The real barrier isn’t technical. It’s ego and control. Both sides feel disrespected, both have legitimate grievances, and neither wants to be the one who backs down.
Where This Likely Ends
Based on similar conflicts in other tech communities, reconciliation rarely happens without one side decisively winning or both deciding the fight isn’t worth continuing. The collaborative middle ground everyone theoretically wants requires trust that’s been thoroughly damaged.
Eric has the resources and motivation to bypass Rebble entirely. Building replacement infrastructure costs time and money, but it’s achievable. That fragments the ecosystem into old Pebble (Rebble-maintained) and new Pebble (Core-controlled), which serves nobody’s interests long-term but might be the only viable path forward.

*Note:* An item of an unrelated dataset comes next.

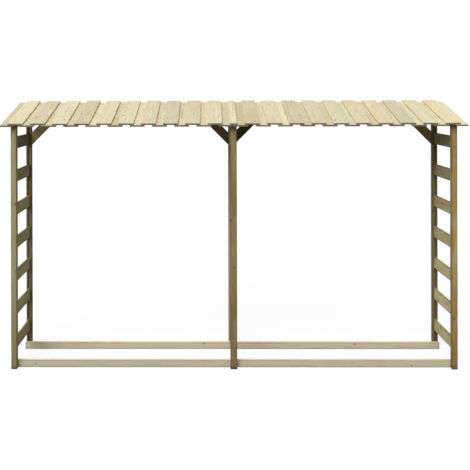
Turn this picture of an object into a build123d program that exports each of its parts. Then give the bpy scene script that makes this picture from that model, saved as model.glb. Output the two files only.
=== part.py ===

Rebble could continue serving existing watches whilst Core handles new hardware, but that requires both parties accepting diminished influence over their respective domains. Nothing in the public discussions suggests that appetite exists.
The Broader Lesson
This isn’t really about Pebble. It’s about the recurring friction between open-source community work and commercial ventures built on similar foundations. Volunteer maintainers deserve respect and recognition. But respect doesn’t automatically translate into business partnership, especially when the person taking financial risk needs operational control to succeed.
The community is caught in the middle. Many people paid Rebble subscriptions over the years and appreciate their work. Those same people also want new hardware and properly maintained software that doesn’t require workarounds. Both groups have earned support, but right now they’re undermining each other.
What should have been a celebratory moment, bringing Pebble back after years in limbo, has turned into a public dispute that benefits nobody. The winners, if there are any, will be Apple and Samsung, who continue selling smartwatches to people who might have considered something different.
Hopefully cooler heads prevail. But having watched similar conflicts play out elsewhere, that rarely happens without one side decisively winning or both exhausting themselves. We’ll see which path Pebble’s community takes.